The beginning of the year often has a vaguely doom-laden air about it, and 2010 hasn’t disappointed so far. Brought to its knees by the white stuff, the UK, warns National Grid, could soon be facing up to the ugly reality of an energy shortfall.
Meanwhile, if the government’s direst predictions are to be believed, the current spate of snow-induced panic buying could be a grim foreshadowing of a future food crisis.
Talking at this week’s Oxford Farming conference, environment secretary Hilary Benn, warned that the spiraling world population and the ravages of climate-change could quickly undermine the security of the UK’s food supply.
Benn’s comments were made at the launch of the government’s 2030 food plan, a package of ideas aimed at shoring up the UK’s food supply by boosting domestic food production.
No one would dispute that this is an issue requiring serious attention. Back in 2008, the government’s chief scientific adviser John Beddington, described the impending food crisis as the biggest challenge facing humanity.

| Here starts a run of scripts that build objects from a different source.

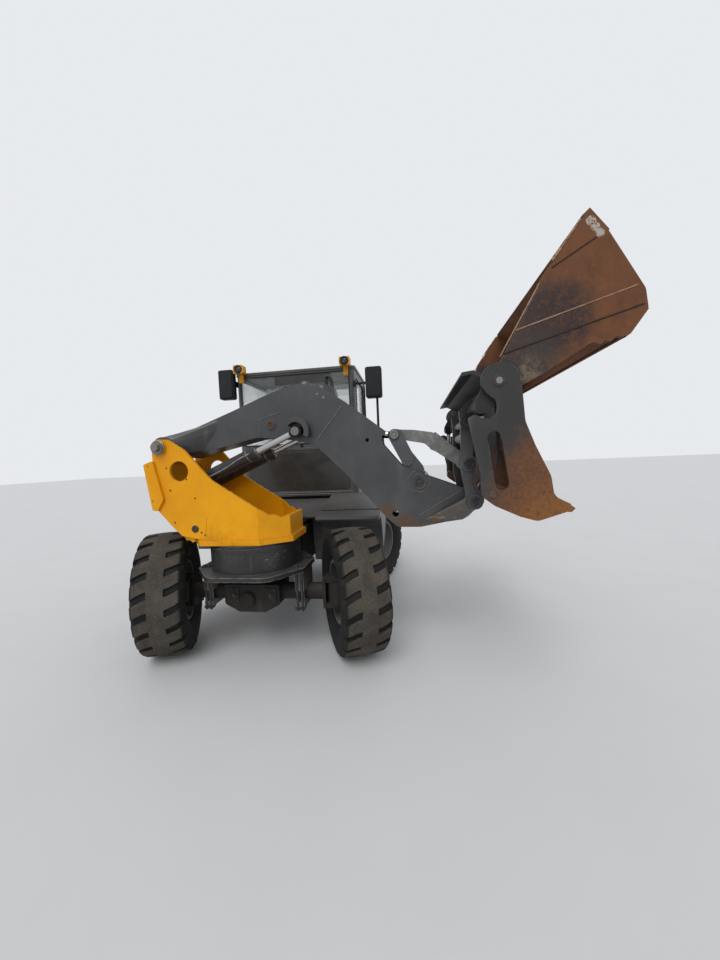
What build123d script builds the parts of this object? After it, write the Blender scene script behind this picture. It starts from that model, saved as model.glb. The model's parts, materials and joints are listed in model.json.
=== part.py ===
"""Swing-boom wheel loader with a four-in-one bucket, built as separate pieces.

Millimetres, +Z up. The machine faces -Y, its left side is +X. The origin is on the ground
under the slewing axis, which stands over the middle of the front axle. The boom is slewed
to the machine's left, so its side view lies in the XZ plane.
"""
from build123d import *
import math
import os

os.makedirs("parts", exist_ok=True)

# Wheels and axles
TYRE_D = 1076
TYRE_W = 400
TREAD_W = 372
BEAD_D = 508
TRACK = 1700
WHEELBASE = 2000
STEER_REST = 23.5
KINGPIN_X = 730
AXLE_TUBE_R = 72
YOKE_R = 92
KNUCKLE_R = 100
KNUCKLE_GAP = 6
HUB_R = 118
HUB_END_X = 866
DISC_T = 18
RIM_T = 12
FIT = 0.3

# Turret under the slewing ring
DRUM_R = 385
DRUM_BOTTOM_Z = 790
DRUM_TOP_Z = 998
DRUM_WALL = 30
TURRET_PLATE_R = 432
TURRET_PLATE_T = 37
STUD_X = 415
STUD_Y = 108
STUD_R = 12
CLAMP_T = 26

# Main frame
RAIL_X = 230
RAIL_W = 60
RAIL_BOTTOM_Z = 640
RAIL_TOP_Z = 1000
CAB_BEAM_X = 636
DECK_BOTTOM_Z = 1080
DECK_TOP_Z = 1126
FRAME_FRONT_Y = 390
FRAME_REAR_Y = WHEELBASE + 880

# Slewing console
CONSOLE_HALF = 310
CONSOLE_PLATE_T = 25
BASE_PLATE_BOTTOM_Z = 1020
BASE_PLATE_T = 48
BOW_START_X = 160
BOW_END_X = 378
BOW_HALF = 170
BOOM_PIVOT = (-650, 1835)
BOOM_PIVOT_R = 45
WALL_HOLE = (-494, 1636)
WALL_HOLE_R = 82
WALL_BOLT_HOLES = [(-604, 1665), (-433, 1568), (-582, 1480), (-367, 1410)]
COVER_HALF = 332
LIFT_BASE = (-582, 1460)

# Boom
BOOM_HALF = 130
BOOM_PLATE_T = 20
FOOT_HALF = 272
BOOM_HOLES = [((1041, 1822), 16), ((1246, 1221), 26)]
LIFT_EYE = (474, 1916)
TILT_BASE = (245, 1985)
ROCKER_PIVOT = (1440, 1476)
ROCKER_TOP = (1258, 1856)
NOSE_PIN = (1845, 1319)
LINK_PIN = (1806, 1607)
NOSE_HALF = 226
NOSE_R = 62
PIN_R = 30
PIN_FIT = 0.05
ROCKER_LUG_Y = (64, 90)
LINK_FORK_Y = (33, 57)
COUPLER_Y = (232, 258)
HOOK_PIN = (1800, 1905)
LOCK_PIN = (1872, 1470)

# Lift and tilt cylinders
LIFT_Y = 188
LIFT_BARREL_R = 52
LIFT_ROD_R = 27
LIFT_BARREL_L = 777
LIFT_EYE_R = 48
TILT_BARREL_R = 52
TILT_ROD_R = 30
TILT_BARREL_L = 760
TILT_REACH = 560
LIFT_REACH = 560
LIFT_STUB_Y = 150
NECK_R = 24
TILT_EYE_R = 50
EYE_HALF = 26

# Bucket
BUCKET_HALF = 960
BUCKET_PLATE_T = 25
INNER_PLATE_Y = 820
INNER_PLATE_T = 16
CLAM_GAP = 6
CLAM_PIVOT = (1866, 2063)
CLAM_LEVER = (-85, -137)
CLAM_BASE = (1795, 1480)
CLAM_CYL_Y = 862
CLAM_BARREL_R = 36
CLAM_ROD_R = 20
CLAM_BARREL_L = 320
CLAM_EYE_HALF = 22
CLAM_PIN_R = 32

# Cab
CAB_HALF = 745
CAB_FRONT_Y = 1300
CAB_REAR_Y = CAB_FRONT_Y + 1080
CAB_BOTTOM_Z = 1240
CAB_FLOOR_T = 50
CAB_SILL_Z = 1860
CAB_ROOF_Z = 2760
CAB_CORNER_R = 60
ROOF_T = 62
ROOF_RIM_T = 30
ROOF_OVER = 12
PILLAR = 62
WALL_T = 40
HEADER = 28
GLASS_T = 8
GLASS_GAP = 0.3
WINDOW_R = 40
SIDE_WINDOW_Z = CAB_SILL_Z - 220

DOOR_Y = (CAB_FRONT_Y + 89, CAB_REAR_Y - 255)
DOOR_Z = (CAB_BOTTOM_Z + 65, CAB_ROOF_Z - 50)
DOOR_GAP = 5
DOOR_HINGE = (CAB_HALF + 15, DOOR_Y[1] + 13)
DOOR_HINGE_Z = (1450, 2150)
# rows: x, z of the head's middle, foot of the lower arm or None
MIRRORS = [(985, 2555, 2010), (-830, 2650, None)]

# Body behind the cab
HOOD_HALF = 720
HOOD_FRONT_Y = CAB_REAR_Y + 20
HOOD_REAR_Y = FRAME_REAR_Y + 140
HOOD_TOP_Z = 1790
HOOD_T = 30
HOOD_HINGE = (HOOD_FRONT_Y - 2, HOOD_TOP_Z + 18)
HOOD_HINGE_X = (-450, 450)
HINGE_PIN_R = 7
ENGINE_Y = (HOOD_FRONT_Y + 30, FRAME_REAR_Y - 70)
WEIGHT_FRONT_Y = FRAME_REAR_Y + FIT
WEIGHT_REAR_Y = FRAME_REAR_Y + 180
WEIGHT_HALF = 900
WEIGHT_BOTTOM_Z = 600
FENDER_INNER_X = 420
FENDER_OUTER_X = 1062

AXLE_Z = TYRE_D / 2
SIDES = (1, -1)


def section(rows):
    """Closed outline from rows of (x, z, corner radius)."""
    points = [(x, z) for x, z, radius in rows]
    radii = [radius for x, z, radius in rows]
    return make_face(FilletPolyline(*points, radius=radii, close=True))


def slab(rows, y_low, y_high):
    """Side-view outline in XZ, as thick as from y_low to y_high."""
    plane = Plane(origin=(0, y_high, 0), x_dir=(1, 0, 0), z_dir=(0, -1, 0))
    return extrude(plane * section(rows), amount=y_high - y_low)


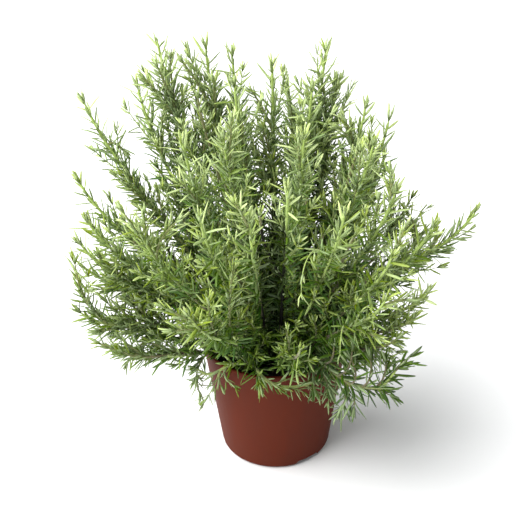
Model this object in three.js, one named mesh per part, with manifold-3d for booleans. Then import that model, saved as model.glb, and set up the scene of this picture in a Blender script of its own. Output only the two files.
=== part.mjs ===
import * as THREE from 'three';
import { mergeVertices } from 'three/addons/utils/BufferGeometryUtils.js';
import Module from 'manifold-3d';

// A rosemary plant in a round nursery pot, in millimetres and degrees.
// The origin is on the pot's axis at the surface it stands on. +Z is up, -Y is the front.
// Azimuth runs anticlockwise seen from above: 0 is right, 90 back, 180 left and -90 the front.

// Pot
const RIM_RADIUS = 60;
const POT_HEIGHT = 106;
const BASE_RADIUS = 45;
const WALL = 1.4;
const LIP_HEIGHT = 4;
const LIP_STEP = 0.8;
const LIP_ROUND = 0.7;
const FOOT_ROUND = 4;
const FOOT_RING = 2.2;
const FLOOR_LEVEL = 6;
const FLOOR_THICK = 1.6;
const POT_SIDES = 32;
const NOTCH_COUNT = 3;
const NOTCH_WIDTH = 27;
const NOTCH_HEIGHT = 4.8;
const FIRST_NOTCH = -55;
const DRAIN_COUNT = 5;
const DRAIN_RADIUS = 4;
const DRAIN_RING = 27;

// Soil
const FIT_GAP = 0.3;
const ROUND_FIT_GAP = 0.45;
const SOIL_LEVEL = 92;
const SOIL_EDGE_DROP = 3;
const SOIL_BUMP = 2.2;
const SOIL_RING = 28;
const SOIL_SIDES = 16;
const HOLE_DEPTH = 12;
const HOLE_LENGTH = 30;

// Leading shoots, whose tips give the bush its outline: the azimuth, reach and height of each tip
const LEADERS = [
  [150, 98, 342], [157, 110, 306], [133, 72, 333], [119, 60, 326], [89, 50, 320], [51, 65, 329],
  [30, 34, 312], [44, 68, 300], [15, 72, 297], [19, 94, 281], [-24, 78, 292], [140, 36, 314],
  [167, 145, 299], [174, 149, 240], [-163, 142, 238], [-163, 149, 220], [-168, 153, 200],
  [-161, 156, 165], [-35, 104, 268], [0, 155, 217], [-28, 128, 240], [-31, 130, 188], [-35, 124, 169],
  [-119, 106, 268], [-139, 124, 252], [-63, 104, 270], [-100, 101, 270], [-50, 125, 238],
  [-84, 86, 286], [-42, 120, 157], [-115, 141, 213], [-58, 130, 208], [-127, 58, 306], [-66, 52, 306],
  [-150, 74, 298], [-151, 133, 137], [-80, 100, 162],
];

// Filling shoots, spread over the back of the bush by the golden ratio
const FILL_COUNT = 15;
const GOLDEN_RATIO = 0.618034;
const FILL_START = 0.95;
const FILL_MIDDLE = 100;
const FILL_SWEEP = 100;
const FILL_REACH = 138;
const FILL_LOW = 132;
const FILL_TOP = 300;

// Shoots that arch over the rim: the azimuth, radius and height of points from foot to tip
const TRAILERS = [
  [
    [-109, 38, 80], [-107, 47, 103], [-103, 61, 112], [-95, 67, 107],
    [-83, 68, 103], [-70, 69, 103], [-58, 73, 108],
  ],
  [
    [-124, 38, 80], [-124, 47, 103], [-125, 61, 112], [-131, 67, 107],
    [-138, 71, 101], [-147, 76, 103],
  ],
  [
    [-66, 33, 80], [-62, 43, 106], [-59, 60, 117], [-57, 80, 116],
    [-54, 101, 114], [-49, 119, 120], [-46, 129, 140],
  ],
];

// Feet of the stems in the soil
const FOOT_SPACING = 7.4;
const FOOT_ROUNDS = 80;
const FOOT_INNER = 6;
const FOOT_SPREAD = 0.3;
const FOOT_LIMIT = 37;

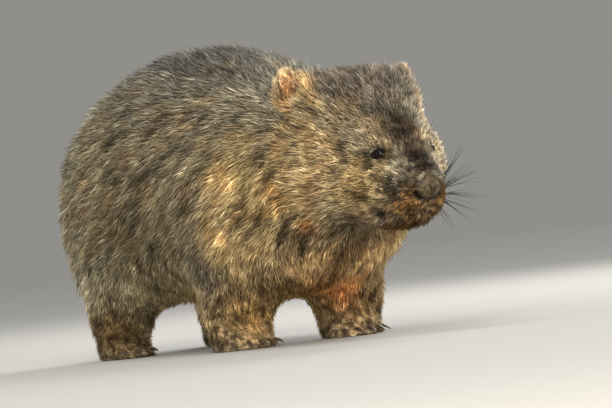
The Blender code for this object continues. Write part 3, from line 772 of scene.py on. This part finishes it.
def planting_tree():
    tree = bpy.data.node_groups.new("plant_tufts", "GeometryNodeTree")
    socket(tree, "Skin", "NodeSocketGeometry")
    socket(tree, "Tufts", "NodeSocketCollection")
    socket(tree, "Shapes", "NodeSocketInt", 5)
    socket(tree, "Region", "NodeSocketInt", 0)
    socket(tree, "Seed", "NodeSocketInt", 1)
    socket(tree, "Width", "NodeSocketFloat", 0.002)
    socket(tree, "Lift", "NodeSocketFloat", 0.5)
    socket(tree, "Stray", "NodeSocketFloat", 0.2)
    socket(tree, "Patch", "NodeSocketFloat", 0.003)
    socket(tree, "Clump", "NodeSocketFloat", 0.008)
    socket(tree, "Uneven", "NodeSocketFloat", 2.0)
    socket(tree, "Finish", "NodeSocketMaterial")
    socket(tree, "Coat", "NodeSocketGeometry", into="OUTPUT")
    given = tree.nodes.new("NodeGroupInput").outputs

    def named(name, kind):
        return add(tree, "GeometryNodeInputNamedAttribute", {"data_type": kind}, Name=name).outputs["Attribute"]

    def random(low, high, salt, kind="FLOAT"):
        first, out = {"FLOAT_VECTOR": (0, 0), "FLOAT": (2, 1), "INT": (4, 2)}[kind]
        seed = add(tree, "ShaderNodeMath", {"operation": "MULTIPLY_ADD"}, _0=given["Seed"], _1=10.0, _2=salt)
        picked = add(tree, "FunctionNodeRandomValue", {"data_type": kind},
                     **{"_%d" % first: low, "_%d" % (first + 1): high, "_8": seed.outputs[0]})
        return picked.outputs[out]

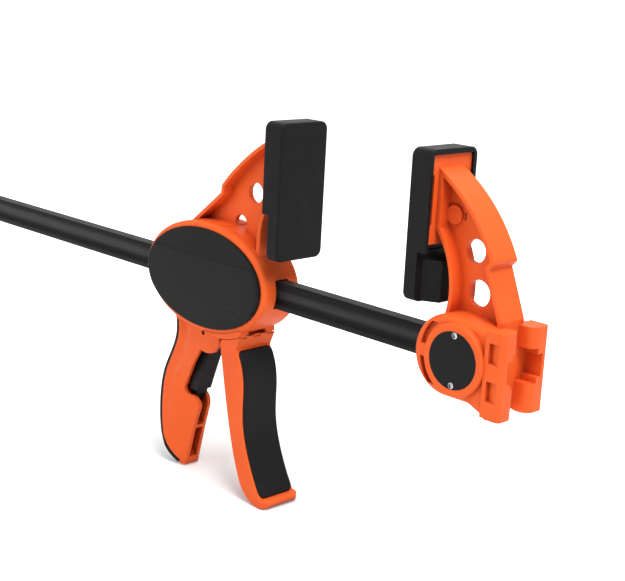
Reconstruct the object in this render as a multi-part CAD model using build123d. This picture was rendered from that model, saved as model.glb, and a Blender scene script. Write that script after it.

With the amount of land available for cultivation decreasing, the world’s food supply, he said, needs to increase by 50 per cent by 2050.
The main thrust of the government’s food plan appears to be that by urging people to grow their own and buy sustainably farmed food it should be possible to effect positive change in farming and retail practice.
It’s a worthy aim, but given the scale of the challenge, the idea that people power will avert a food crisis is, we would argue, somewhat naïve. The reality is that to produce enough food at the right price, will require the farming industry to engage with Engineers to an extent not seen since the golden days of the industrial revolution.
It will be ever greater levels of sophistication - from fleets of robotic harvesters to smart sensors that monitor the soil for nutrients, pests and disease - and not a mass grow your own movement that will keep food on our tables over the coming decades.
Fortunately, as a forthcoming report in The Engineer points out, engineers are already awake to the challenges and opportunities this crisis presents. The Technology Strategy board along with DEFRA and the BBSRC (Biotechnology and Biological Sciences Research Council) is investing to £75m in a food Innovation platform - that’s investigating a variety of new approaches to boosting production. Admittedly, it’s a drop in the ocean alongside the investments in some other sectors, but it’s a start - and it might just herald the dawn of a new age of hi-tech farming.